Ainda a propósito do regime semipresidencial
Corpo do artigo
A maioria da população mundial vive hoje em estados ordenados segundo uma qualquer modalidade de legitimação democrática do poder político constituído, do Reino Unido aos Estados Unidos, da Índia à Venezuela, de Timor ao Brasil e, ainda muito recentemente, do Egito à Ucrânia. Todavia, as múltiplas modalidades de representação democrática que entretanto se tornaram hegemónicas à superfície do planeta entroncam numa genealogia que procede de dois modelos diversos: o parlamentarismo britânico e o presidencialismo norte-americano. O primeiro configurou-se no princípio do século XVIII. Depois de uma efémera experiência republicana com Oliver Cromwell e a troco da salvação da monarquia, o rei foi destituído de quaisquer poderes executivos substanciais que foram transferidos para a sede do poder legislativo - o Parlamento - e por este "delegados" no "cabinet", submetido a estreito controlo parlamentar. Nos Estados Unidos, após a libertação do colonialismo britânico, o monarca iria ser substituído por um presidente eleito, com mandato temporário e limitado, titular do poder executivo e autónomo do poder legislativo sediado nas duas câmaras do Congresso. São estes os dois modelos clássicos - o parlamentar e o presidencial - ambos internamente articulados em complexos sistemas de "checks and balances" e submetidos a um poder judicial independente.

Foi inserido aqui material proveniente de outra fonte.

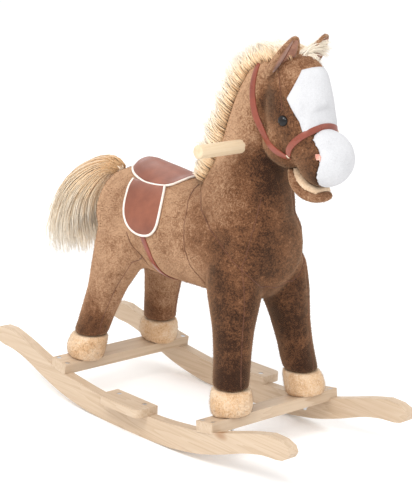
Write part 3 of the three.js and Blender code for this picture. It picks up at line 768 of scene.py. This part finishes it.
def make_handle():
    low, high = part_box("handle_dowel")
    middle, radius = (low + high) / 2, (high.z - low.z) / 2 / MM
    length = (high.x - low.x) / MM
    rise = [(HANDLE_EDGE * (1 - math.cos(a)), radius - HANDLE_EDGE * (1 - math.sin(a)))
            for a in np.linspace(0.15, math.pi / 2, 6)]
    fall = [(length - t, r) for t, r in reversed(rise)]
    waist = [(length / 2 + t, radius) for t in (-50, 50)]
    profile = rise + waist + fall
    piece = turned("grab_handle", profile, (low.x, middle.y, middle.z), (1, 0, 0), "dowel", 40)
    settle(piece, stands_for=["handle_dowel"])


def finish_fasteners():
    """Metal on the screws, bolts and nuts, and wood on the boards inside the cover."""
    for name, node in NODES.items():
        if "screw" in name or "bolt" in name or name.endswith("_nut"):
            look = "steel"
        elif name.endswith("_post") or name == "spine_board":
            look = "pine_x" if name == "spine_board" else "pine_y"
        else:
            continue
        node.data.materials.clear()
        node.data.materials.append(M[look])


# ---- hooves, muzzle, jaw, ears ---------------------------------------------------------------
def cushion(name, node, look, voxel, smoothing, shade, swelling=None, extra=()):
    """A stuffed form that stands for one CAD node. swelling is (cap, pressure) and shade is
    (middle, range, bump size, seed)."""
    piece = joined_nodes(name, [node], look, extra)
    remeshed(piece, voxel, smoothing)
    floor_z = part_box(node)[0].z
    is_hoof = node.endswith("hoof")
    if swelling:
        cap, pressure = swelling
        flat = points_of(piece.data)[:, 2] < floor_z + 0.006
        stuffed(piece, cap, flat.astype(float) if is_hoof else None, pressure)
    points = points_of(piece.data)
    if is_hoof:
        points[:, 2] = np.maximum(points[:, 2], floor_z + 0.0006)
        set_points(piece.data, points)
    middle, reach, size, seed = shade
    paint(piece.data, "shade", middle + reach * random_field(points, size, seed))
    settle(piece, stands_for=[node])
    return piece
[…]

Entretanto, multiplicaram-se diversos tipos de combinação das duas receitas que deram origem ao semipresidencialismo - o regime misto de que a França foi o primeiro exemplo histórico. O semipresidencialismo é hoje o regime mais comum porque a sua grande plasticidade permite inúmeros modos de acomodação das especificidades culturais dos povos com as expectativas emergentes da conjuntura constituinte. E não se vê qualquer utilidade no confronto de preferências doutrinais por qualquer um dos modelos, independentemente das circunstâncias concretas de cada caso e da respetiva evolução histórica. Por exemplo, o semipresidencialismo português e o timorense são formalmente muito parecidos e, no entanto, perante crises sérias, encontraram respostas muito diferentes.
Em Timor-Leste, o semipresidencialismo serviu originalmente para confiar a governação à força política mais bem organizada - a Fretilin, com Mari Alkatiri - que obteve maioria absoluta nas eleições para a Assembleia Constituinte, mas impediu a exclusão do processo político do CNRT e do líder da resistência, Xanana Gusmão, vencedor das eleições presidenciais, depois de aprovada a nova Constituição. Surpreendentemente, a gravíssima crise política e militar de 2006 não suspendeu a Constituição nem provocou a mudança de regime: Xanana Gusmão renunciou à Presidência e, já depois da eleição de Ramos-Horta como novo Presidente, candidatou-se às eleições legislativas à frente de um novo partido que garantiu a maioria com uma coligação pós-eleitoral, assumindo a Fretilin, desde então, a liderança da Oposição. A transferência da principal força política da governação para a Oposição parlamentar e a transferência do ex-Presidente para a chefia do Governo cumpriram-se com respeito pela vontade popular e dispensaram a revisão constitucional.
Em Portugal, o semipresidencialismo assegurou com êxito a transição pacífica do poder militar para o poder civil e da legitimidade revolucionária para a normalidade democrática, pelas mãos de Ramalho Eanes e de Mário Soares. Contudo, apesar de se ter consolidado, graças a Mário Soares, uma "interpretação parlamentarista" dos poderes presidenciais, não se cuidou de atualizar a Lei Fundamental em conformidade. Inevitavelmente, a gestão presidencial das crises políticas foi-se transformando numa farsa, como se viu, em todo o seu esplendor, no verão passado. A autoridade e o prestígio da função esvaziam-se e degradam-se, arrastando na queda um Governo inimputável, uma Assembleia irrelevante e aparelhos partidários imunes ao escrutínio público. Fecha-se um ciclo vicioso de recíproca anulação de responsabilidades que é urgente quebrar, ou por via da reforma do sistema eleitoral ou por via da revisão constitucional, caso não seja possível por ambas.